> [AVAILABLE DATA]:
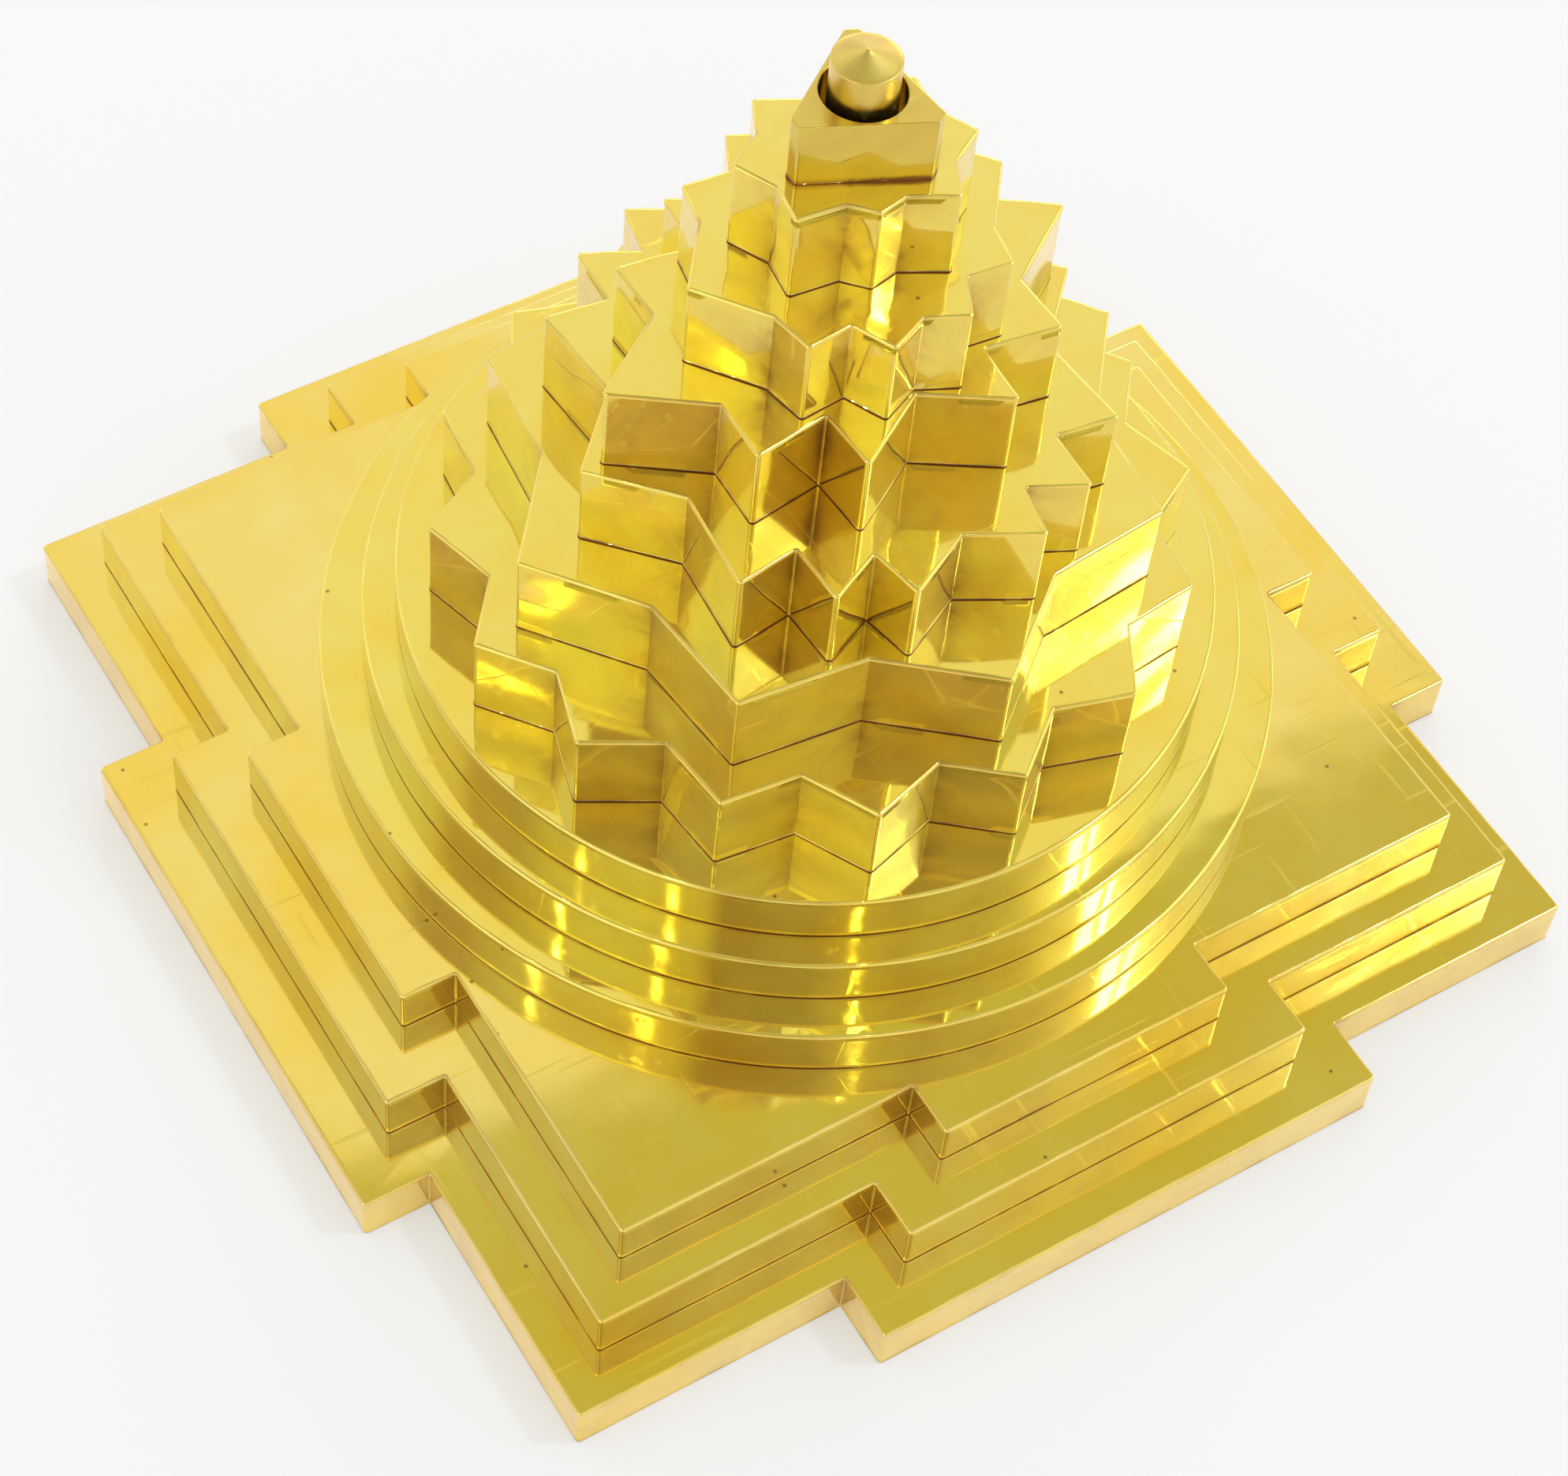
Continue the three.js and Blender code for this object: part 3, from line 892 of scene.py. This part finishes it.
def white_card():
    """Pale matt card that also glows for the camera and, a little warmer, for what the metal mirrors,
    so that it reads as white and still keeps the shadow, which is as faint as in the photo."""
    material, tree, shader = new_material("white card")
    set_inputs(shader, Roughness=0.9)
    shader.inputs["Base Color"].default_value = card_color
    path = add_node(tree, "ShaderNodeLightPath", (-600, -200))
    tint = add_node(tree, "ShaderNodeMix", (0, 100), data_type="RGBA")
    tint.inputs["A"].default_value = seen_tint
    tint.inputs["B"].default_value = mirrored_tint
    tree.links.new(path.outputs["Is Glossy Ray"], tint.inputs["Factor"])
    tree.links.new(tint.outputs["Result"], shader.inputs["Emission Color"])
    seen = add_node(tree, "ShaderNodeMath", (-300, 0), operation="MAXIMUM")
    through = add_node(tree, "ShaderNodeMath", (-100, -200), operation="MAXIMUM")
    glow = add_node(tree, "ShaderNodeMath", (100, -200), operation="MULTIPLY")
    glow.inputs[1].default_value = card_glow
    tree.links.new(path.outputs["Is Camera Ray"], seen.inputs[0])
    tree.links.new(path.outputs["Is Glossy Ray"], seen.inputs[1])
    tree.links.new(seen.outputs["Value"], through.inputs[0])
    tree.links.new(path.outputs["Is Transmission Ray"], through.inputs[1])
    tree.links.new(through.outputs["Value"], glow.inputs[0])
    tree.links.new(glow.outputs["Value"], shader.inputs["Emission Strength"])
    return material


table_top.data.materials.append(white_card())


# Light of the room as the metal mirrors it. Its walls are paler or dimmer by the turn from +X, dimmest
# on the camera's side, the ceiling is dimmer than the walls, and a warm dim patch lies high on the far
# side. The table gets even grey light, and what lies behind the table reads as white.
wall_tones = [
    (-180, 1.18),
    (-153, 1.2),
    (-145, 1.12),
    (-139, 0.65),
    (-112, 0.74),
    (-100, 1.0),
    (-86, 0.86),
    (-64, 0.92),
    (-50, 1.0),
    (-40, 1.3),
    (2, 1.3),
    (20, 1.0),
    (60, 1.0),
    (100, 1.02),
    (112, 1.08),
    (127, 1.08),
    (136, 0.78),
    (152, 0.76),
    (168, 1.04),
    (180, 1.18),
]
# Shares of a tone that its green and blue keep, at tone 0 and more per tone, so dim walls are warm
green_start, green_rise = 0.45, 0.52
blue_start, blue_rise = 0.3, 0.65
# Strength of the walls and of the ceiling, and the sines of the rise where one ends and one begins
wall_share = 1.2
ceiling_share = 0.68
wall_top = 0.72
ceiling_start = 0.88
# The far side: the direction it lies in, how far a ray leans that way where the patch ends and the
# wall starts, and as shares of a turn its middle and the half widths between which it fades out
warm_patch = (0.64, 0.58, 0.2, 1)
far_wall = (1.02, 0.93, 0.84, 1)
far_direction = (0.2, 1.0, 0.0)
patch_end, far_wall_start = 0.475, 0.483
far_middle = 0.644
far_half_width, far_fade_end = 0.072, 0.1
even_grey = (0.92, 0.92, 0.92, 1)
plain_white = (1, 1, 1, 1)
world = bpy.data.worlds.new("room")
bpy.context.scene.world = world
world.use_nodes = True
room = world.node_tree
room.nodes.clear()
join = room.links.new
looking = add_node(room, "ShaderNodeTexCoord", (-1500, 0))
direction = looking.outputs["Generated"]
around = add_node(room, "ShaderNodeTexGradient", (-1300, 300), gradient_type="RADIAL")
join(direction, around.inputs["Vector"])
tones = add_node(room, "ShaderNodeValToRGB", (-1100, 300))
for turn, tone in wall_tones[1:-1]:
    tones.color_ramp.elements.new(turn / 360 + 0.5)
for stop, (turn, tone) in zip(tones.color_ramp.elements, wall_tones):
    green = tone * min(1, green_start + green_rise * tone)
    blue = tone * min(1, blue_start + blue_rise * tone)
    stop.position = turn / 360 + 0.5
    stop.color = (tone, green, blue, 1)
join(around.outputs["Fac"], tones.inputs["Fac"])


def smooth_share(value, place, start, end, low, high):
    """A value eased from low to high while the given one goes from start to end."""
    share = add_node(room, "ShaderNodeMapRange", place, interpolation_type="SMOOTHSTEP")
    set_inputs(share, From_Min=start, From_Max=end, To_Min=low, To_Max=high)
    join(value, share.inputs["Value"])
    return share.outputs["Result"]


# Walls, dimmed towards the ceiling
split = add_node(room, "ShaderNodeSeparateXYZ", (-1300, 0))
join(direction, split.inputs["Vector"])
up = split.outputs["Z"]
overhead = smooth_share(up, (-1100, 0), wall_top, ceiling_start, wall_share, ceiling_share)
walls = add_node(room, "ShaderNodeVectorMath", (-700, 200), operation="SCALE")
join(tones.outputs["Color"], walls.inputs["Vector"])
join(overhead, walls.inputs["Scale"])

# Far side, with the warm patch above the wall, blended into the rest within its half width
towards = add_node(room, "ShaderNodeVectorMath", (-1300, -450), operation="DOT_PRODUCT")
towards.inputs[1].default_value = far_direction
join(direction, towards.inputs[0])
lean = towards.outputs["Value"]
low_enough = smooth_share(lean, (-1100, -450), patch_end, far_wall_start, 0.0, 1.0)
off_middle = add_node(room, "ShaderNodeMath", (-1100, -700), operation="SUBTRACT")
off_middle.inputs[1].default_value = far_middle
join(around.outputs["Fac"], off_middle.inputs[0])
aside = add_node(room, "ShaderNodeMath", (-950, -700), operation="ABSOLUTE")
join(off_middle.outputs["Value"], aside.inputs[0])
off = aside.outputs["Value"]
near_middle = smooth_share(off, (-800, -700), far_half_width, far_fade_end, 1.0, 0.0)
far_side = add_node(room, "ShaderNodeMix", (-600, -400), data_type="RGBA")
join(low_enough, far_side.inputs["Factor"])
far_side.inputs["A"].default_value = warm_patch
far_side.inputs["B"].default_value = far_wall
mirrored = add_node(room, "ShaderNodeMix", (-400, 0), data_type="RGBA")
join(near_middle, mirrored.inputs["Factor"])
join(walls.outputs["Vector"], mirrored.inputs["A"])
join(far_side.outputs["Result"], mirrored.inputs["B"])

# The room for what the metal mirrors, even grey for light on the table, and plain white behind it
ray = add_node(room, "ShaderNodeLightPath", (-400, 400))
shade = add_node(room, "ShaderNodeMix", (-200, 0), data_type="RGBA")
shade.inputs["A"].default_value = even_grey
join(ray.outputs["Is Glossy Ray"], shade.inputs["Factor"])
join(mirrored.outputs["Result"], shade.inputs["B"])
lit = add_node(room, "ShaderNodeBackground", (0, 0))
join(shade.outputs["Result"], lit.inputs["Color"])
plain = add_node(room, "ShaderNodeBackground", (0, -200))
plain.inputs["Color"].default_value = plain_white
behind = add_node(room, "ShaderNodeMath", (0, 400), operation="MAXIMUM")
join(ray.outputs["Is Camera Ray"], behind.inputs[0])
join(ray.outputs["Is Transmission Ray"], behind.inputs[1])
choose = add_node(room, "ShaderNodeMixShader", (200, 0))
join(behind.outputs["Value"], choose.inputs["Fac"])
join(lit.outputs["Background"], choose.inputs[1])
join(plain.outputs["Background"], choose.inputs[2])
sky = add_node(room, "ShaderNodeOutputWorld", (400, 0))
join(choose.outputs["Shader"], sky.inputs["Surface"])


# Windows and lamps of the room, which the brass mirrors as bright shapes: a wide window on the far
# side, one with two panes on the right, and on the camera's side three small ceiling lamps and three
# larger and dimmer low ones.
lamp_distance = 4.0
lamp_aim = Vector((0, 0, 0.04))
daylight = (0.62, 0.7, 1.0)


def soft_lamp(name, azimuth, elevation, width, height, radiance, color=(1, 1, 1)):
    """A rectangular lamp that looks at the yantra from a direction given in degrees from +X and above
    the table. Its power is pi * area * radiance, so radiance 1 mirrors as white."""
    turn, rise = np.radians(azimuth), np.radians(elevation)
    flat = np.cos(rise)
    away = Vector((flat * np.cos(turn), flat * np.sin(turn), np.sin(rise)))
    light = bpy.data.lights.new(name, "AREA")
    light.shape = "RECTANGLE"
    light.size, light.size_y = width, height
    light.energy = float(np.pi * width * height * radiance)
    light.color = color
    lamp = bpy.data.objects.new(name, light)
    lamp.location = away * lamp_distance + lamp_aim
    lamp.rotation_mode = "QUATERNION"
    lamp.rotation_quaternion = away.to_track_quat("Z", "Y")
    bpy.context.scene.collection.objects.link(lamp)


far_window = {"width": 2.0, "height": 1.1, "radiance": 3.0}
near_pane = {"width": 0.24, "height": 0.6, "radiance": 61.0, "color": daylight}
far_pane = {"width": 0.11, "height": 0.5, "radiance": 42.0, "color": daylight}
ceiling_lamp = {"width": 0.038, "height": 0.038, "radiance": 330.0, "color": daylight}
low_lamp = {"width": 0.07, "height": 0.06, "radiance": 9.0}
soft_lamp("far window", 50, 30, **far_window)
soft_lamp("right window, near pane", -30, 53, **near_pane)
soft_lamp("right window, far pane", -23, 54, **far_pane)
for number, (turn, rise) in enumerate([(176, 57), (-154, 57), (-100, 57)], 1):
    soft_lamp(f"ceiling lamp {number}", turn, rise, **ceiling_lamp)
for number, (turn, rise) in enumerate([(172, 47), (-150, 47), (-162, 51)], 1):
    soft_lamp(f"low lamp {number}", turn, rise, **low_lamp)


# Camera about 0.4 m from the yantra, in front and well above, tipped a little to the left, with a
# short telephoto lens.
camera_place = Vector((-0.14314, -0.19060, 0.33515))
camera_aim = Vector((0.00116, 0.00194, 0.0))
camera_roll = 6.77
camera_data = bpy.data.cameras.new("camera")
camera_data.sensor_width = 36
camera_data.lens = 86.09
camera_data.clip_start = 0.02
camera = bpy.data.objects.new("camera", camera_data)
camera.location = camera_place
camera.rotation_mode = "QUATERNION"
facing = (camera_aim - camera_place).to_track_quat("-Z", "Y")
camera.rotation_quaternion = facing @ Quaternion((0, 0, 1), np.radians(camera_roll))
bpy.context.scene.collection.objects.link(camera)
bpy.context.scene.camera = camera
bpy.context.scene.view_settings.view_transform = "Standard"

> [JOB]:
Everything from the first line above through the line that contains "return material" should be duplicated exactly, please, and nothing beyond it.

> [ANSWER FOR THE TASK]:
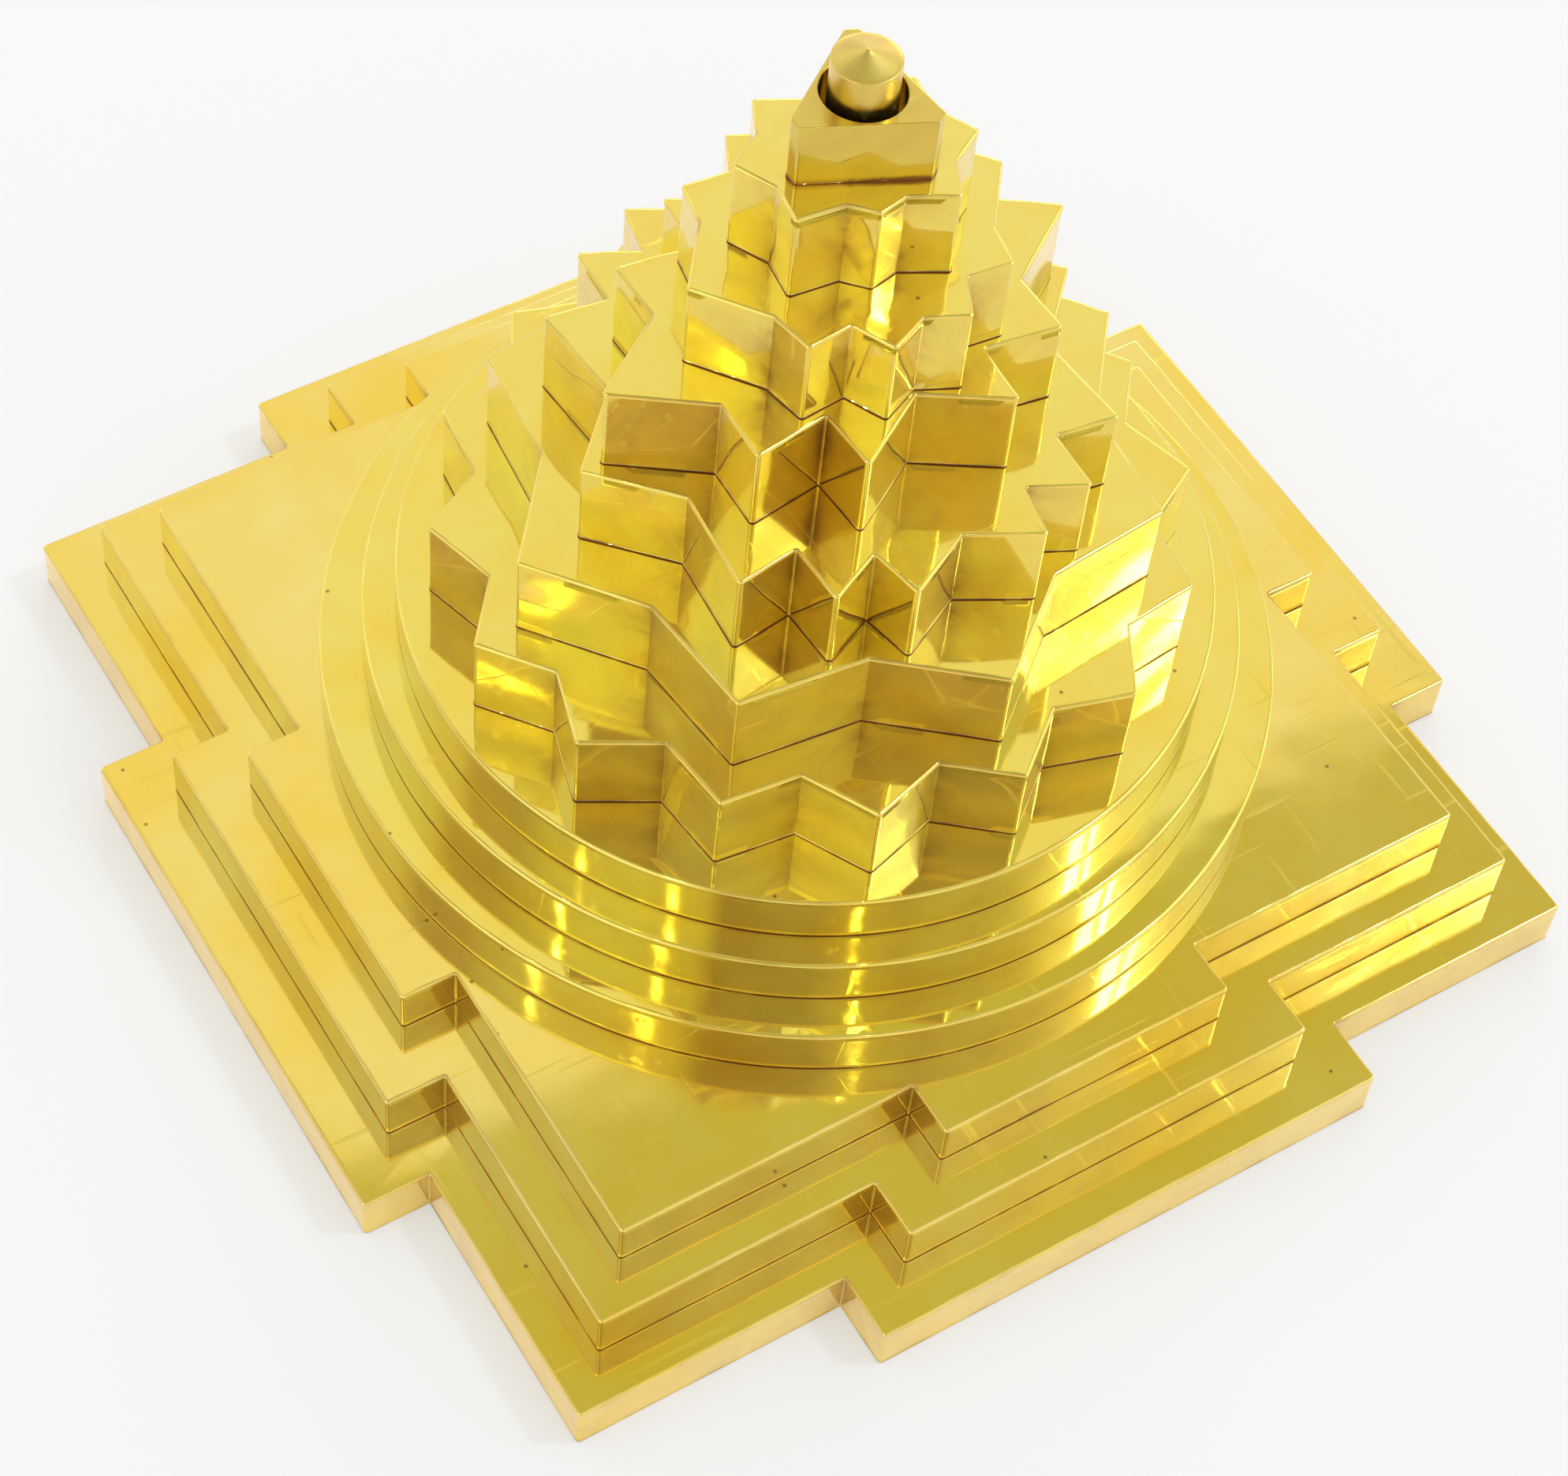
Continue the three.js and Blender code for this object: part 3, from line 892 of scene.py. This part finishes it.
def white_card():
    """Pale matt card that also glows for the camera and, a little warmer, for what the metal mirrors,
    so that it reads as white and still keeps the shadow, which is as faint as in the photo."""
    material, tree, shader = new_material("white card")
    set_inputs(shader, Roughness=0.9)
    shader.inputs["Base Color"].default_value = card_color
    path = add_node(tree, "ShaderNodeLightPath", (-600, -200))
    tint = add_node(tree, "ShaderNodeMix", (0, 100), data_type="RGBA")
    tint.inputs["A"].default_value = seen_tint
    tint.inputs["B"].default_value = mirrored_tint
    tree.links.new(path.outputs["Is Glossy Ray"], tint.inputs["Factor"])
    tree.links.new(tint.outputs["Result"], shader.inputs["Emission Color"])
    seen = add_node(tree, "ShaderNodeMath", (-300, 0), operation="MAXIMUM")
    through = add_node(tree, "ShaderNodeMath", (-100, -200), operation="MAXIMUM")
    glow = add_node(tree, "ShaderNodeMath", (100, -200), operation="MULTIPLY")
    glow.inputs[1].default_value = card_glow
    tree.links.new(path.outputs["Is Camera Ray"], seen.inputs[0])
    tree.links.new(path.outputs["Is Glossy Ray"], seen.inputs[1])
    tree.links.new(seen.outputs["Value"], through.inputs[0])
    tree.links.new(path.outputs["Is Transmission Ray"], through.inputs[1])
    tree.links.new(through.outputs["Value"], glow.inputs[0])
    tree.links.new(glow.outputs["Value"], shader.inputs["Emission Strength"])
    return material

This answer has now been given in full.